Inwiefern aber der antirassistische Kampf gegen rassistische Polizeigewalt oder gegen die Verknastung großer Teile der schwarzen männlichen Bevölkerung in den USA sich in den Dienst der Rechten stellt, erschließt sich beim Lesen nicht so recht. Michaels wiederholt immer wieder seinen zentralen Vorwurf, es ist der der Unterlassung: »Wir lieben Identitäten, weil wir Klassen nicht lieben.«
Wenn man aber den klassenkämpferischen Hammer mit derartigem rhetorischen Nachdruck schwingt, sieht auch schon mal alles wie ein identitärer Nagel aus. Besser vielleicht, man rüstet versuchsweise ab, im Bewusstsein all der Grenzen und Fallen der Identitätspolitik und auch des Antirassismus, die Michaels benennt. Wenn man die Augen offenhält, findet man Ansätze eines verbindenden Schreibens über Erfahrungen, die eigentlich gemeinsame sind. Vielleicht bei anderen klassenkämpferisch inspirierten Literaturprofessoren, vielleicht aber auch bei antirassistischen Aktivist*innen.

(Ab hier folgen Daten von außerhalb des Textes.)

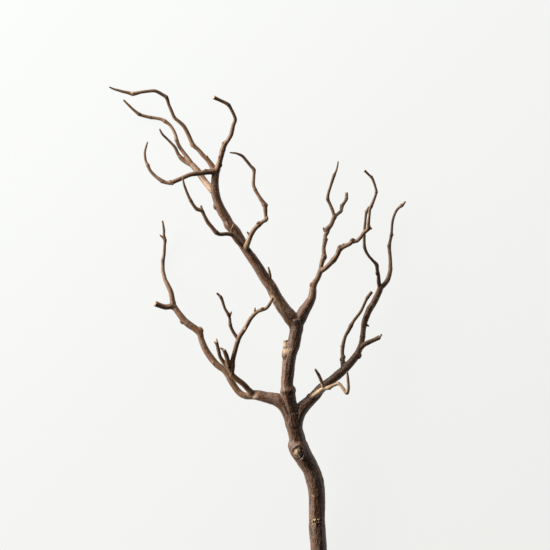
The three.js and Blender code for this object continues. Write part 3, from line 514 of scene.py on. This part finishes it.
def forks_filled(points, quads, near, rounds):
    """Bark fills the creases between limbs: hollow places rise, round ones stay."""
    for k in range(rounds):
        if k % 6 == 0:
            outward = normals_of(points, quads)
        lift = ((near.mean(points) - points) * outward).sum(axis=1)
        points = points + outward * (np.clip(lift - 0.004, 0, None) * 0.8)[:, None]
    return points


def read_off(points, limbs):
    """For every point of the skin: its limb, the ring it belongs to and its place in that ring's own axes."""
    tree = KDTree(len(limbs.vertices))
    for index, corner in enumerate(limbs.vertices.tolist()):
        tree.insert(corner, index)
    tree.balance()
    nearest = np.array([tree.find(point)[1] for point in points.tolist()])
    ring = limbs.ring_of_vertex[nearest]
    offset = points - limbs.middle[ring]
    across, above = axes_across(limbs.direction[ring])
    grain = np.stack(
        [
            (offset * across).sum(axis=1),
            (offset * above).sum(axis=1),
            limbs.along[ring] + (offset * limbs.direction[ring]).sum(axis=1),
        ],
        axis=1,
    )
    return ring, grain


def one_limb_each(labels, near, limb_count, rounds):
    """Ragged borders between limbs pulled straight: a point joins the limb most of its neighbours are on."""
    shares = np.eye(limb_count, dtype=np.float32)[labels]
    for _ in range(rounds):
        shares = 0.4 * shares + 0.6 * near.mean(shares)
    return shares.argmax(axis=1)


def kept_whole(labels, quads, limb_count):
    """Stray patches of a limb go to the limb around them."""
    parent = np.arange(len(labels))
    same = [labels[quads[:, k]] == labels[quads[:, (k + 1) % 4]] for k in range(4)]
    pairs = np.vstack([quads[same[k]][:, [k, (k + 1) % 4]] for k in range(4)])
    while True:
        low = np.minimum(parent[pairs[:, 0]], parent[pairs[:, 1]])
        before = parent.copy()
        np.minimum.at(parent, pairs[:, 0], low)
        np.minimum.at(parent, pairs[:, 1], low)
        parent = parent[parent]
        if (parent == before).all():
            break
    labels = labels.copy()
    for limb in range(limb_count):
        roots, sizes = np.unique(parent[labels == limb], return_counts=True)
        for root in roots[sizes < sizes.max()]:
            patch = parent == root
            touching = quads[patch[quads].any(axis=1)].ravel()
            around = labels[touching[~patch[touching]]]
            if len(around):
                labels[patch] = np.bincount(around).argmax()
    return labels


def healed_scar(points, outward):
    """The healed branch scar: the height of its folds, the painted shade in its moat and fold hollows, and how pale
    each point is.
    """
    middle = np.array(SCAR_MIDDLE) - GROUND_MIDDLE[:2]
    u = (points[:, 0] - middle[0]) / SCAR_REACH[0]
    v = (points[:, 1] - middle[1]) / SCAR_REACH[1]
    wobble = 0.1 * np.sin(3 * np.arctan2(v, u) + 0.7) + 0.05 * np.sin(7 * np.arctan2(v, u))
    reach = np.hypot(u + 0.12 * v, v) + wobble
    facing_up = np.clip(outward[:, 2] * 2.2, 0, 1) * (points[:, 2] > 20)
    outer_fold = np.exp(-(((reach - 1.05) / 0.22) ** 2))
    moat = np.exp(-(((reach - 0.8) / 0.11) ** 2)) * np.clip(0.3 + 0.8 * u - 0.7 * v, 0.04, 1)
    dome = np.exp(-((reach / 0.72) ** 4))
    boss = np.exp(-(((u + 0.16) / 0.44) ** 2) - (((v - 0.12) / 0.42) ** 2))
    lower_folds = np.exp(-((u / 0.75) ** 2)) * np.exp(-(((v + 0.72) / 0.3) ** 2)) * np.sin(v * 15 + 2.5 * u)
    height = 1.2 * outer_fold - 1.1 * moat + 0.9 * dome + 1.1 * boss + 0.9 * lower_folds
    # Painted shade: near-black in the moat, most on its right and lower side away from the light, and in the lower
    # folds' hollows.
    crease = np.clip(0.85 * moat + 0.8 * np.clip(-lower_folds, 0, 1), 0, 1) * (1 - np.clip(1.4 * boss, 0, 1))
    tan = np.clip(0.3 * dome + 0.42 * boss, 0, 1)
    return height * facing_up, crease * facing_up, tan * facing_up


def colour(code, alpha=1.0):
    """A hex sRGB colour as linear values."""
    parts = (int(code[i : i + 2], 16) / 255 for i in (1, 3, 5))
    return tuple(p / 12.92 if p <= 0.04045 else ((p + 0.055) / 1.055) ** 2.4 for p in parts) + (alpha,)


def add(tree, kind, inputs=None, stops=None, **settings):
    """A node of that kind. An input is a value, an output, or a node, whose first output is meant."""
    node = tree.nodes.new(kind)
    for key, value in settings.items():
        setattr(node, key, value)
    for name, value in (inputs or {}).items():
        if isinstance(value, bpy.types.Node):
            value = value.outputs[0]
        if isinstance(value, bpy.types.NodeSocket):
            tree.links.new(value, node.inputs[name])
        else:
            node.inputs[name].default_value = value
    if stops:
        ramp = node.color_ramp
        while len(ramp.elements) < len(stops):
            ramp.elements.new(0.5)
        for element, (place, shade) in zip(ramp.elements, stops):
            element.position = place
            element.color = colour(shade) if isinstance(shade, str) else (shade, shade, shade, 1)
    return node


def empty_group(name, inputs):
    """A Geometry Nodes group that gives geometry, with inputs of those kinds, and its input node."""
    tree = bpy.data.node_groups.new(name, "GeometryNodeTree")
    tree.interface.new_socket("Geometry", in_out="OUTPUT", socket_type="NodeSocketGeometry")
    for key, kind in inputs.items():
        tree.interface.new_socket(key, in_out="INPUT", socket_type="NodeSocket" + kind)
    return tree, add(tree, "NodeGroupInput")


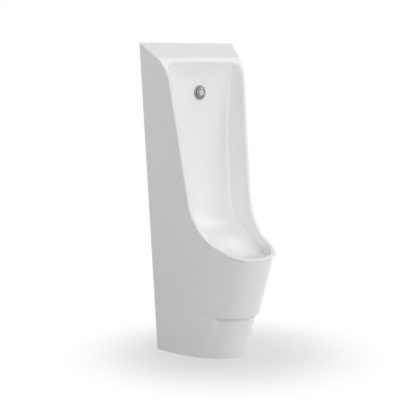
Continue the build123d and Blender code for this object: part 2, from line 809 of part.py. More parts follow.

Bei Keeanga-Yamahtta Taylor zum Beispiel, immerhin eine der zentralen Theoretikerinnen der Black-Lives-Matter-Bewegung: »Nur weil manche weiße Arbeiter*innen reaktionären Vorstellungen von Afroamerikaner*innen anhängen, ändern sich nicht die objektiven Fakten, dass die Mehrheit der Armen in den USA weiß ist, dass die Mehrheit der Menschen ohne Krankenversicherung weiß ist und dass die Mehrheit der Obdachlosen weiß ist«, schreibt sie in ihrem Buch »Von blacklivesmatter zu Black Liberation«.
Alle, Schwarze, Weiße, verkaufen ihre Lohnarbeit zu Bedingungen, über die sie nicht entscheiden können, und die Mehrzahl kommt dabei nicht sonderlich gut weg. »Diese gemeinsame Erfahrung von Unterdrückung und Ausbeutung«, so Taylor weiter, »formt das Potenzial für einen gemeinsamen Kampf, um die Lebensbedingungen aller zu verbessern.«
Derartige Sätze unterlaufen markige Planierraupen-Argumentationen. Und der mögliche Vorwurf, ein Ansatz, der die Perspektive in Richtung möglicher Verbindungen öffnet, stehe ja erst einmal nur auf dem Papier, in der politischen Praxis würde das nicht realisiert, mag treffen; aber dann trifft er auf die Forderung nach einem Klassenkampf von unten momentan ebenfalls zu.
Walter Benn Michaels: Der Trubel um Diversität. Wie wir lernten, Identitäten zu lieben und Ungleichheit zu ignorieren. A. d. amerik. Engl. v. Christoph Hesse. Edition Tiamat, 296 S., br., 24 €.